A must read for anyone who teaches, works with or wishes to support girls (from tots to teens) in our society and for every parent of a daughter who wants to give her child a legacy of meaningful possibilities instead of a prepackaged world of inhibiting stereotypes."
-William S. Pollack, Ph.D., author of Real Boys: Rescuing Our Sons from the Myths of Boyhood
"Packaging Girlhood is a must read for anyone who cares about the health and well-being of girls. It exposes the marketing industry's assault on pre-teens and is filled with helpful suggestions for beleaguered parents."
-Susan Linn, Ed. D., Associate Director of the Media Center at Judge Baker Children's Center and Instructor in Psychiatry, Harvard Medical School
"Parents constantly complain that they have only a small shovel to
hold back the avalanche of products and messages that erode children's
resilience and sap their self-esteem. Now they have this book. Sharon
Lamb and Lyn Mikel Brown's sharp analysis and patiently pragmatic advice
is just what we need to sustain our daughters' quests for healthy
-Michael Kimmel, Ph.D., author of Manhood in America and Professor of Sociology at SUNY-Stony-Brook
Starred Publisher's Weekly Review (below)

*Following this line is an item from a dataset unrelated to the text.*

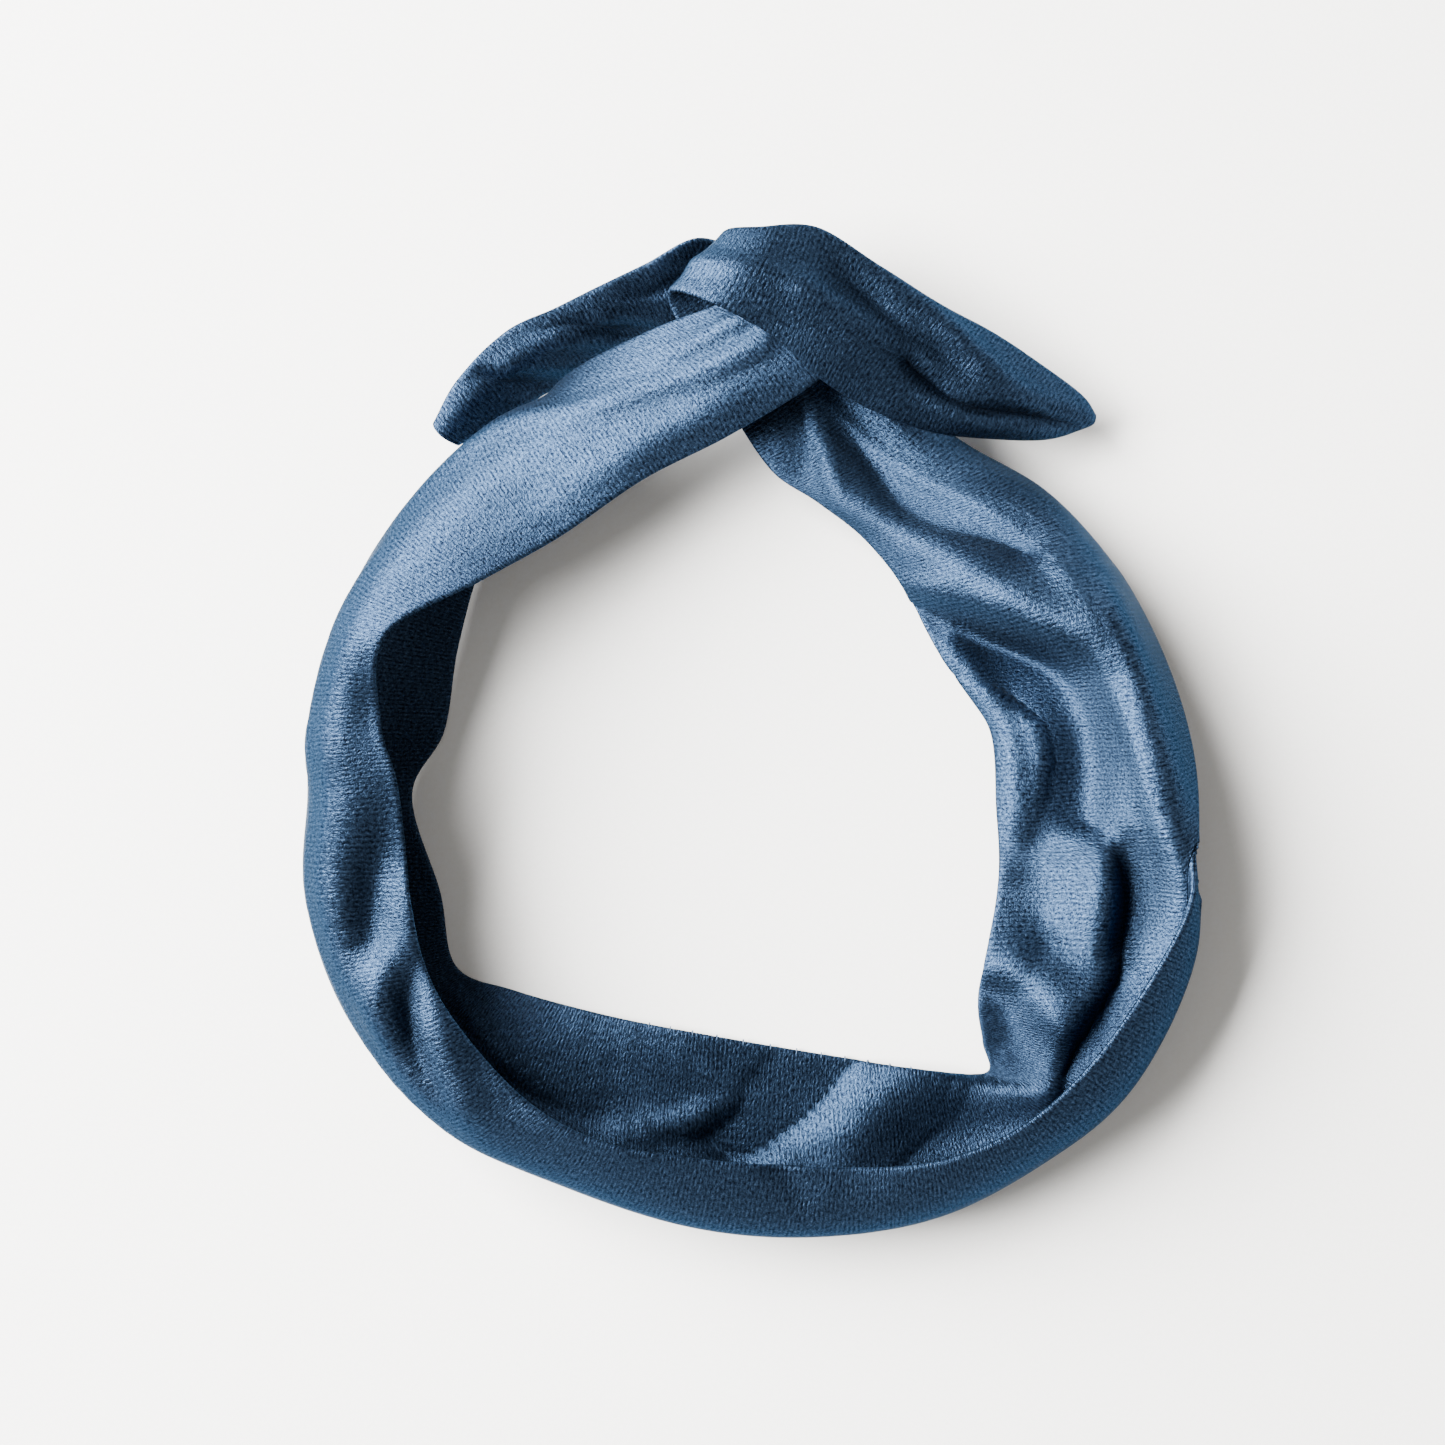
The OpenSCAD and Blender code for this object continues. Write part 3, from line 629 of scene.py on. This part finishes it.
def join(obj, kind):
    """Rides a piece of the band on the band's body; a tail's piece only has its transform baked."""
    if kind == "band":
        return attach(obj, "band")
    a, b, bend, tip = {
        "left_tail": ("band", "left_tail", LEFT_ROOT_BEND, 0),
        "left_tip": ("left_tail", "left_tip", LEFT_TIP_BEND, 0),
        "right_tail": ("band", "right_tail", RIGHT_ROOT_BEND, LAST),
        "right_tip": ("right_tail", "right_tip", RIGHT_TIP_BEND, LAST)}[kind]
    d = direction(bend, tip)
    p = wire_at(bend)
    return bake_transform(obj)


# Lengths of sleeve, in stations: the band, and each tail's root and tip piece
SPANS = {
    "left_tip": (0.04, 3.85),
    "left_tail": (3.85, 5.75),
    "band": (5.75, 40.35),
    "right_tail": (40.35, 42.75),
    "right_tip": (42.75, LAST - 0.04),
}
PREFIX = {"band": ""}
LEAST_AREA = 0.31    # a sheet's area is given as at least this share of its width times length


def flat_cut(u0, u1):
    """Width, length and area of the flat cut of one panel, in metres."""
    u = rows_between(u0, u1)
    s = columns(u)
    uu = np.repeat(u[:, None], s.shape[1], axis=1)
    grid = middle(uu.ravel(), s.ravel()).reshape(*s.shape, 3)
    across = np.linalg.norm(np.diff(grid, axis=1), axis=2).sum(1)
    along = np.linalg.norm(np.diff(grid, axis=0), axis=2).mean(1)
    area = (along * (across[1:] + across[:-1]) / 2).sum()
    width, length = across.max() * MM, along.sum() * MM
    return width, length, min(max(area * MM * MM, LEAST_AREA * width * length), width * length)


for kind, (u0, u1) in SPANS.items():
    pre = PREFIX.get(kind, kind + "_")
    for side, word in ((1, "outer"), (-1, "inner")):
        obj = panel(f"{kind}_{word}_velvet", u0, u1, side)
        obj.data.materials.append(VELVET[word])
        join(obj, kind)
        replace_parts(obj, f"{pre}{word}_panel")
        width, length, area = flat_cut(u0, u1)

# ------------------------------------------------- wire, tape and threads
CORE_R, COATING_R, THREAD_R = 0.6, 1.1, 0.15        # mm
LOOP_R = 2.7                                        # end loop, mm
BESIDE = COATING_R + 0.1                            # the doubled wire lies this far off its line
TAPE_FROM, TAPE_TO, TAPE_SKIN = 10.0, 4.0, 0.25     # mm back from the loop, and its thickness
TAPE_GAP = 0.05                                     # between coating and tape, mm
TAPE_RINGS, TAPE_SIDES = 9, 20
LOOP_AT = {"left_tip": 1.5, "right_tip": LAST - 1.5}
SEAM_AT = 0.93      # share of the half width
TIP_SEAM = 0.5      # the seam threads end this many stations from each tip
WIRE_STEP = 5.0     # distance between the points of a straight run, mm


def at_mm(u, mm):
    """The station that lies mm further along the wire than u."""
    return float(np.interp(arc_of(u) + mm, FINE_ARC, FINE_U))


def straight(u0, u1, s=0.0):
    """Points along the sleeve from one station to another, at one place across."""
    run = arc_of(u1) - arc_of(u0)
    n = max(2, int(round(abs(run) / WIRE_STEP)))
    return [(at_mm(u0, k * run / n), s) for k in range(n + 1)]


def loop_line(kind, start):
    """The wire from a cut to the end loop and back beside itself."""
    loop = LOOP_AT[kind]
    out = -1 if kind == "left_tip" else 1
    low, wire = (spline(STATIONS[:, k], np.array([loop]))[0] for k in range(2))
    half = np.linalg.norm(wire - low)
    doubled = [TAPE_FROM + 1, TAPE_FROM, 7, TAPE_TO, TAPE_TO - 1]
    bow = [(-1.6, -0.8), (0.5, -1), (2.3, -0.6), (3, 0), (2.3, 0.6), (0.5, 1), (-1.6, 0.8)]
    plan = ([(-18, 0), (-15, 0)] + [(-d, -BESIDE) for d in doubled]
            + [(a, c * LOOP_R) for a, c in bow] + [(-d, BESIDE) for d in doubled[::-1]])
    turn = [(at_mm(loop, out * a), c / half) for a, c in plan]
    lead = straight(start, turn[0][0])
    return lead[:-1] + turn


def tape(kind):
    """Tape wrapped round the doubled wire: a flat oval tube."""
    loop = LOOP_AT[kind]
    out = -1 if kind == "left_tip" else 1
    u = np.array([at_mm(loop, -out * d) for d in np.linspace(TAPE_FROM, TAPE_TO, TAPE_RINGS)])
    p, n = creased(u, np.zeros(TAPE_RINGS))
    t = np.gradient(p, axis=0)
    t /= np.linalg.norm(t, axis=1)[:, None]
    side = np.cross(t, n)
    side /= np.linalg.norm(side, axis=1)[:, None]
    n = np.cross(side, t)
    verts = []
    for skin in (COATING_R + TAPE_SKIN, COATING_R + TAPE_GAP):
        for k in range(TAPE_RINGS):
            for a in np.arange(TAPE_SIDES) * 2 * math.pi / TAPE_SIDES:
                # each half of the ring goes round one of the two wires
                shift = BESIDE * (1 if math.cos(a) > 0 else -1) if abs(math.cos(a)) > 0.01 else 0
                verts.append(p[k] + side[k] * (shift + skin * math.cos(a)) + n[k] * skin * math.sin(a))
    faces = []
    inner = TAPE_RINGS * TAPE_SIDES
    for i in range(TAPE_SIDES):
        i2 = (i + 1) % TAPE_SIDES
        for k in range(TAPE_RINGS - 1):
            here, there = k * TAPE_SIDES, (k + 1) * TAPE_SIDES
            f = (here + i, here + i2, there + i2, there + i)
            faces.append(f)
            faces.append(tuple(v + inner for v in f[::-1]))
        end = (TAPE_RINGS - 1) * TAPE_SIDES
        faces.append((i, i2, inner + i2, inner + i)[::-1])
        faces.append((end + i, end + i2, inner + end + i2, inner + end + i))
    return mesh_piece(f"{kind}_wire_tape", np.array(verts) * MM, faces)


def finish_piece(obj, kind, material, *nodes):
    """Gives a small piece its material and, on the band, its body; hides the CAD nodes that it stands
    for.
    """
    obj.data.materials.append(SMALL[material])
    join(obj, kind)
    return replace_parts(obj, *nodes)


for kind, (u0, u1) in SPANS.items():
    pre = PREFIX.get(kind, kind + "_")
    if kind in LOOP_AT:
        line = loop_line(kind, u1 if kind == "left_tip" else u0)
        seam = (TIP_SEAM, u1) if kind == "left_tip" else (u0, LAST - TIP_SEAM)
        finish_piece(tape(kind), kind, "tape", f"{kind}_tape")
    else:
        line, seam = straight(u0, u1), (u0, u1)
    finish_piece(sweeps(f"{kind}_steel_wire", [line], CORE_R, 10), kind, "steel", f"{pre}core_wire")
    finish_piece(sweeps(f"{kind}_wire_cover", [line], COATING_R, 14), kind, "coating",
                 f"{pre}wire_coating")
    low, high = straight(*seam, -SEAM_AT), straight(*seam, SEAM_AT)
    if kind == "band":
        for word, line in (("low", low), ("high", high)):
            finish_piece(sweeps(f"band_{word}_thread", [line], THREAD_R, 6), kind, "thread",
                         f"{word}_seam_thread")
    else:
        finish_piece(sweeps(f"{kind}_threads", [low, high], THREAD_R, 6), kind, "thread",
                     f"{pre}seam_threads")

# the stitches that close the turning gap, each a bow round the low edge
STITCHES, STITCH_FROM, STITCH_TO = 12, 22.5, 25.0
BOW_R, BOW_IN, BOW_HALF = 0.95, 0.55, 1.9     # mm, mm in from the edge, half angle in radians
BOW_POINTS = 11


def bow(u):
    """One stitch over the low edge at station u: its points and faces."""
    near = 0.02     # a step along and across the cloth, for its directions
    p, _ = creased(np.array([u - near, u, u + near, u]), np.array([-1, -1, -1, -1 + near]))
    t, w = p[2] - p[0], p[3] - p[1]
    n = np.cross(t, w)
    w, n = (v / np.linalg.norm(v) for v in (w, n))
    ang = np.linspace(-BOW_HALF, BOW_HALF, BOW_POINTS)[:, None]
    line = p[1] + BOW_IN * w + BOW_R * (np.sin(ang) * n - np.cos(ang) * w)
    return tube(line, np.tile(np.cross(w, n), (BOW_POINTS, 1)), THREAD_R, 6)


stitches = [bow(u) for u in np.linspace(STITCH_FROM, STITCH_TO, STITCHES)]
finish_piece(one_piece("band_stitches", stitches), "band", "thread", "closing_stitches")

# ------------------------------------------------------- floor, light, camera
LOOK_AT = (-0.00745, 0.00196)   # the view's middle, m
SEEN = 0.3524                   # width of the view at the height of the wire, m
HEIGHT = 0.92                   # camera above the floor, m
WIRE_HEIGHT = 0.02

FLOOR = 3.0                     # half the floor's side, m
FLOOR_DROP = 0.0004             # the floor lies this far under the table's height, m

floor = mesh_piece("floor", FLOOR * np.array([(-1, -1, 0), (1, -1, 0), (1, 1, 0), (-1, 1, 0)]),
                   [(0, 1, 2, 3)])
paper = Nodes("pale_floor")
grain = paper.noise(paper.add("ShaderNodeTexCoord").outputs["Object"], 900.0, 3.0)
paper_colour = paper.ramp(grain, [(0.3, (0.93, 0.925, 0.915)), (0.7, (0.96, 0.957, 0.95))])
paper_bump = paper.add("ShaderNodeBump", {"Height": grain, "Strength": 0.08, "Distance": 0.0002})
paper_bsdf = paper.add("ShaderNodeBsdfPrincipled", {
    "Base Color": paper_colour, "Roughness": 0.9, "Normal": paper_bump.outputs[0]})
paper.tree.links.new(paper_bsdf.outputs[0], paper.out.inputs["Surface"])
floor.data.materials.append(paper.mat)
floor.location.z = -FLOOR_DROP

cam_data = bpy.data.cameras.new("camera")
cam_data.sensor_width = 36.0
cam_data.lens = 36.0 * (HEIGHT - WIRE_HEIGHT) / SEEN
cam_data.clip_start = 0.05
cam_data.clip_end = 20.0
camera = bpy.data.objects.new("camera", cam_data)
camera.location = (*LOOK_AT, HEIGHT)
bpy.context.scene.collection.objects.link(camera)
bpy.context.scene.camera = camera


def area_light(name, location, target, size, power, colour=(1, 1, 1)):
    data = bpy.data.lights.new(name, "AREA")
    data.shape = "RECTANGLE"
    data.size, data.size_y = size
    data.energy = power
    data.color = colour
    light = bpy.data.objects.new(name, data)
    light.location = location
    d = Vector(target) - Vector(location)
    light.rotation_euler = d.to_track_quat("-Z", "Y").to_euler()
    bpy.context.scene.collection.objects.link(light)
    return light


area_light("window", (-1.48, 0.55, 1.1), (0, 0, 0.02), (1.8, 1.8), 510.0, (1.0, 0.99, 0.97))

world = bpy.data.worlds.new("studio")
world.use_nodes = True
background = world.node_tree.nodes["Background"]
background.inputs["Color"].default_value = (1.0, 0.96, 0.90, 1)
background.inputs["Strength"].default_value = 0.42
bpy.context.scene.world = world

Rescuing Our Daughters from Marketers' Schemes
Lamb, Sharon (Author)
Brown, Lyn Mikel (Author)
St. Martin's Press
Hardcover, $24.95 (336p)
Family & Relationships | Parenting - Child Rearing; Social Science | Media Studies; Social Science | Children's Studies
That girls are overwhelmed by images of princesses, demure femininity and pink, pink, pink is no surprise. What is shocking, as Lamb (The Secret Lives of Girls ) and Brown (Meeting at the Crossroads ) so astutely demonstrate, is the downright bombardment girls receive, coming from all forms of media. Lamb and Brown, both psychologists, came to harsh conclusions after they surveyed girls; sat through hours of Rugrats and Kim Possible television programming; scoured stores such as Hot Topic and Claire's; watched Hilary Duff movies; listened to Eminem and Beyoncé; visited MySpace.com; and read Caldecott books. The idea of "girl power was snapped up by the media," and "what it sells is an image of being empowered," argue the authors. Girls are offered two choices by the marketers: they are "either for the boys or one of the boys." Even rebellion is being packaged, "the resistance, that edginess and irreverence that once gave girls a pathway out of the magic kingdom." The book is incredibly readable and rises above others in the genre by giving parents concrete tools to help battle stereotypes. Lamb and Brown include lists of books and movies with positive role models and talking points to help your daughter recognize how she is being manipulated. The authors aren't trying to deny anyone princesses or pink; they just want girls to be knowledgeable enough to choose what will truly interest them.(Sept.)